When a word has several meanings or pronunciations, Cambridge Dictionary is a useful check before turning it into child-friendly examples.
Frequently Asked Questions
How Often Should My Child Practise Role Play in English?
Two or three short practices a week can help more than one long session. For younger children, five minutes may be enough. Older children can manage ten to fifteen minutes if the scene has a focused goal. Regular practice matters because children need repeated chances to hear, try, adjust, and try again.
What If My Child Answers with Only One Word?
One-word answers are a normal starting point. Give a sentence frame and let your child complete it: “I want…”, “I like… because…”, or “Can I have…?” Then model a fuller answer and repeat the scene. Avoid pushing long speech too early; confidence usually grows before sentence length.
Can Role Play Help with Grammar?
Yes, if the grammar has a real job in the scene. A shop role play can practise “How much is…?” A holiday role play can practise past tense: “We went…”, “We saw…”. Grammar becomes easier to remember when the child uses it to get something done, not only to fill a worksheet.
Is Online Role Play as Useful as In-person Practice?
Online role play can work well when the tutor uses visuals, turn-taking, and short tasks. Children can show objects, choose pictures, act with toys, or use role cards on screen. For first-time online learners, the first aim is comfort: camera routine, listening habits, and short turns.

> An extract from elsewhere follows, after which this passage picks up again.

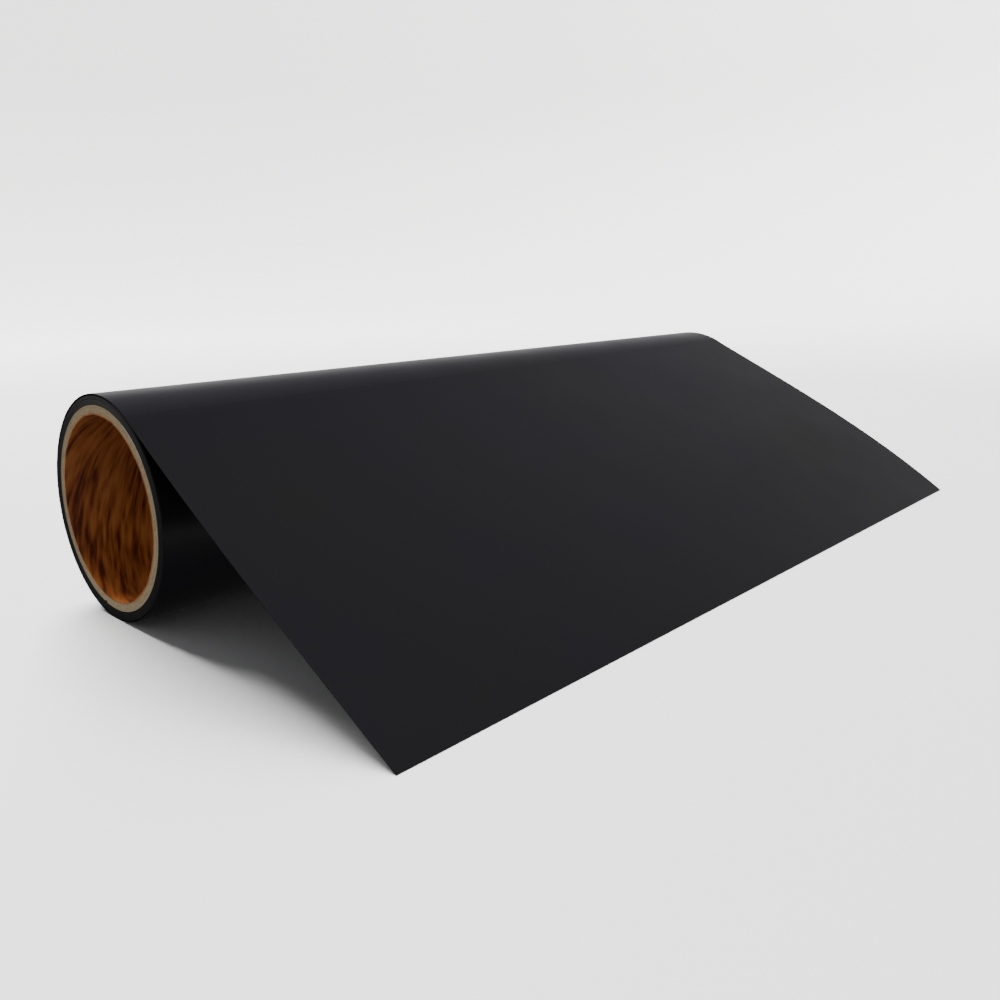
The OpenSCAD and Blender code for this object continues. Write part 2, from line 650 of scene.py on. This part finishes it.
def sheet_path(y, web, samples=160, roll_steps=5):
    """The sheet's underside at this y, from the leaving line to the table: (place, normal)."""
    slope = across(y, web.near_slope, web.far_slope)
    rest = across(y, web.near_rest, web.far_rest)
    reach = across(y, web.near_reach, web.far_reach)
    clear_slope = max(slope, LEAVING_SLOPE)
    path = []
    # An edge that leaves the roll past the leaving line lies on the roll until there
    if clear_slope > LEAVING_SLOPE:
        for step in range(roll_steps):
            angle = LEAVING_SLOPE + (clear_slope - LEAVING_SLOPE) * step / roll_steps
            path.append((off_roll(angle) * LEAVE_R, off_roll(angle)))
    # From there a smooth cubic curve runs down to the table
    start, end = off_roll(clear_slope) * LEAVE_R, Vector((reach, 0, TABLE_Z))
    third = (end - start).length / 3
    one, two = start + downhill(slope) * third, end - downhill(rest) * third
    for step in range(samples + 1):
        t = step / samples
        s = 1 - t
        place = start * s ** 3 + one * (3 * s * s * t) + two * (3 * s * t * t) + end * t ** 3
        along = (one - start) * (s * s) + (two - one) * (2 * s * t) + (end - two) * (t * t)
        along.normalize()
        path.append((place, Vector((-along.z, 0, along.x))))
    return path


def lay_on_path(path):
    """The path's length, and a function that gives the place and normal at a share of it."""
    lengths = [0.0]
    for (a, _), (b, _) in zip(path, path[1:]):
        lengths.append(lengths[-1] + (b - a).length)

    def at(share):
        wanted = share * lengths[-1]
        index = 1
        while index < len(lengths) - 1 and lengths[index] < wanted:
            index += 1
        part = (wanted - lengths[index - 1]) / (lengths[index] - lengths[index - 1])
        (a, na), (b, nb) = path[index - 1], path[index]
        return a.lerp(b, part), na.lerp(nb, part).normalized()

    return lengths[-1], at


def draw_out_layer(name, height, thickness, web):
    """One layer of the drawn-out sheet, this high above its underside, and its mean length."""
    start_clean()
    along_steps, across_steps = 90, 40
    bpy.ops.mesh.primitive_grid_add(x_subdivisions=along_steps, y_subdivisions=across_steps, size=1)
    piece = name_piece(name)
    rows = {}
    for vertex in piece.data.vertices:
        share, row = vertex.co.x + 0.5, round((vertex.co.y + 0.5) * across_steps)
        y = NEAR_END + ROLL_W * row / across_steps
        if row not in rows:
            rows[row] = lay_on_path(sheet_path(y, web))
        place, up = rows[row][1](share)
        vertex.co = place + up * height
        vertex.co.y = y
    apply_modifier(piece, "SOLIDIFY", thickness=thickness, offset=1, use_even_offset=True)
    close_mesh(piece)
    return piece, sum(length for length, _ in rows.values()) / len(rows)


class VINYLROLL_OT_draw_out_sheet(bpy.types.Operator):
    """Draws the free end of the web off the roll and down to the table"""

    bl_idname = "vinyl_roll.draw_out_sheet"
    bl_label = "Draw out the sheet"

    bend: bpy.props.FloatProperty(
        name="Bend", description="Length of web that bends as the sheet is lifted",
        default=22 * MM, unit="LENGTH",
    )

    def execute(self, context):
        web = context.scene.vinyl_roll_web
        for layer, height, thickness, slot_name, material in web_layers():
            piece, length = draw_out_layer(f"drawn_{layer}", height, thickness, web)
            finish_piece(piece, material, stands_for=[f"sheet_{layer}"])
            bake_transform(piece)
        return {"FINISHED"}


# ---------------------------------------------------------------- the stage

def add_softbox(name, place, aim, size, watts):
    """A square studio light that faces a point."""
    start_clean()
    bpy.ops.object.light_add(type="AREA", location=place)
    light = bpy.context.object
    light.name = name
    light.rotation_euler = (Vector(aim) - Vector(place)).to_track_quat("-Z", "Y").to_euler()
    light.data.size = size
    light.data.energy = watts
    # The film mirrors the room alone, so its sheen stays broad and even
    light.visible_glossy = False
    light.visible_camera = False
    return light


def dim_room():
    """A dark room, palest at the horizon and nearly black below it."""
    world = bpy.data.worlds.new("dim_room")
    world.use_nodes = True
    tree = world.node_tree
    direction = node(tree, "ShaderNodeTexCoord").outputs["Generated"]
    # The pale band stands a little higher behind the roll, on the key light's side
    height = node(
        tree, "ShaderNodeVectorMath", {0: direction, 1: (0.2, 0.0, 1.0)}, operation="DOT_PRODUCT"
    )
    # From straight down at 0 to straight up at 1
    share = node(
        tree, "ShaderNodeMapRange",
        {"Value": height.outputs["Value"], "From Min": -1.0, "From Max": 1.0},
    )
    pale = (1.1, 1.1, 1.1, 1)
    grey = node(
        tree, "ShaderNodeValToRGB", {"Fac": share.outputs["Result"]},
        stops=[
            (0.0, (0.02, 0.02, 0.02, 1)), (0.38, (0.05, 0.05, 0.05, 1)), (0.44, pale), (0.54, pale),
            (0.64, (0.22, 0.22, 0.23, 1)), (1.0, (0.21, 0.21, 0.22, 1)),
        ],
    )
    tree.links.new(grey.outputs["Color"], tree.nodes["Background"].inputs["Color"])
    return world


class VINYLROLL_OT_set_stage(bpy.types.Operator):
    """Sets up the pale floor and its curved-up rim, the soft lights and the camera"""

    bl_idname = "vinyl_roll.set_stage"
    bl_label = "Set the stage"

    def execute(self, context):
        self.roll_out_floor(context)
        self.hang_lights(context)
        self.place_camera(context)
        return {"FINISHED"}

    def roll_out_floor(self, context):
        """A round floor whose rim curves up into a low wall, pale from every side."""
        floor_r, cove_r, wall_h, cove_steps = 1.3, 0.5, 0.5, 10
        start_clean()
        bpy.ops.mesh.primitive_circle_add(vertices=96, radius=floor_r, fill_type="NGON")
        floor = name_piece("floor")
        bpy.ops.object.mode_set(mode="EDIT")
        bpy.ops.mesh.select_all(action="SELECT")
        bpy.ops.transform.translate(value=(0, 0, TABLE_Z))
        rim_r, rim_z = floor_r, TABLE_Z
        heights = [
            (floor_r + cove_r * math.sin(a), TABLE_Z + cove_r * (1 - math.cos(a)))
            for a in (math.pi / 2 * step / cove_steps for step in range(1, cove_steps + 1))
        ]
        heights.append((floor_r + cove_r, TABLE_Z + cove_r + wall_h))
        select_edges(lambda a, b: min(a.co.xy.length, b.co.xy.length) > floor_r - MM)
        for next_r, next_z in heights:
            bpy.ops.mesh.extrude_edges_move(TRANSFORM_OT_translate={"value": (0, 0, next_z - rim_z)})
            grow = next_r / rim_r
            bpy.ops.transform.resize(value=(grow, grow, 1), center_override=(0, 0, 0))
            rim_r, rim_z = next_r, next_z
        bpy.ops.object.mode_set(mode="OBJECT")
        smooth(floor)
        floor.data.materials.append(seamless_paper(context.scene.vinyl_roll_colours))
        # Kept out of the film's sheen and off the roll's ends, as black flags would keep it
        floor.visible_glossy = False
        floor.visible_diffuse = False

    def hang_lights(self, context):
        """A broad light behind the roll, what the table gives back, and a dim room."""
        add_softbox("key_softbox", (-2.2, 0.4, 2.4), aim=(0, 0, 0), size=2.0, watts=500)
        # Stands for the table's own bounce, which is flagged to about an eighth of its strength
        add_softbox("table_bounce", (0, 0, TABLE_Z + MM), aim=(0, 0, 1), size=1.6, watts=2.8)
        # Reaches into the bore and is flagged off all but the core
        core = bpy.data.collections.new("core")
        for name in PLIES.values():
            core.objects.link(bpy.data.objects[name])
        lamp = add_softbox("bore_lamp", (0.5, -1.5, 1.2), aim=(0, NEAR_END, 0), size=0.8, watts=8)
        lamp.light_linking.receiver_collection = core
        context.scene.world = dim_room()

    def place_camera(self, context):
        """A camera near the table, looking along the roll from its near end."""
        start_clean()
        bpy.ops.object.camera_add(location=(0.2245, -0.2504, 0.0598))
        camera = bpy.context.object
        camera.name = "camera"
        yaw, pitch, roll = (math.radians(a) for a in (-44.41, -12.43, -0.65))
        aim = Euler((math.pi / 2 + pitch, 0, -yaw)).to_matrix() @ Matrix.Rotation(roll, 3, "Z")
        camera.rotation_euler = aim.to_euler()
        camera.data.lens = 31.7
        camera.data.shift_x = 0.05
        camera.data.shift_y = -0.03
        camera.data.clip_start = 0.01
        context.scene.camera = camera


# ---------------------------------------------------------------- the add-on

class VINYLROLL_PT_sidebar(bpy.types.Panel):
    """Lists the roll's settings and the steps that build it"""

    bl_idname = "VINYLROLL_PT_sidebar"
    bl_label = "Vinyl roll"
    bl_space_type = "VIEW_3D"
    bl_region_type = "UI"
    bl_category = "Vinyl roll"

    def draw(self, context):
        for settings in (
            context.scene.vinyl_roll_core,
            context.scene.vinyl_roll_web,
            context.scene.vinyl_roll_colours,
        ):
            column = self.layout.column(align=True)
            for key in settings.__annotations__:
                column.prop(settings, key)
        for step in BUILD_STEPS:
            self.layout.operator(step.bl_idname)


BUILD_STEPS = (
    VINYLROLL_OT_wind_core,
    VINYLROLL_OT_stick_starter_tape,
    VINYLROLL_OT_wind_web,
    VINYLROLL_OT_wrap_outer_turn,
    VINYLROLL_OT_draw_out_sheet,
    VINYLROLL_OT_set_stage,
)
SETTINGS = {
    "vinyl_roll_core": VinylRollCoreSettings,
    "vinyl_roll_web": VinylRollWebSettings,
    "vinyl_roll_colours": VinylRollColours,
}


def register():
    for group in SETTINGS.values():
        bpy.utils.register_class(group)
    for name, group in SETTINGS.items():
        setattr(bpy.types.Scene, name, bpy.props.PointerProperty(type=group))
    for step in BUILD_STEPS:
        bpy.utils.register_class(step)
    bpy.utils.register_class(VINYLROLL_PT_sidebar)


def unregister():
    bpy.utils.unregister_class(VINYLROLL_PT_sidebar)
    for step in reversed(BUILD_STEPS):
        bpy.utils.unregister_class(step)
    for name, group in SETTINGS.items():
        delattr(bpy.types.Scene, name)
        bpy.utils.unregister_class(group)


def main():
    register()
    bpy.ops.vinyl_roll.wind_core()
    bpy.ops.vinyl_roll.stick_starter_tape()
    bpy.ops.vinyl_roll.wind_web()
    bpy.ops.vinyl_roll.wrap_outer_turn()
    bpy.ops.vinyl_roll.draw_out_sheet()
    bpy.ops.vinyl_roll.set_stage()


if __name__ == "__main__":
    main()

How Do I Choose the Right Level for English Role Play for Kids?
Choose a scene where your child understands most words but still needs help to respond. If the child freezes, shorten the task or add choices. If it feels too easy, add a problem, reason, or second question. The right level should stretch communication without making the child feel lost. English role play for kids should feel reachable, not random.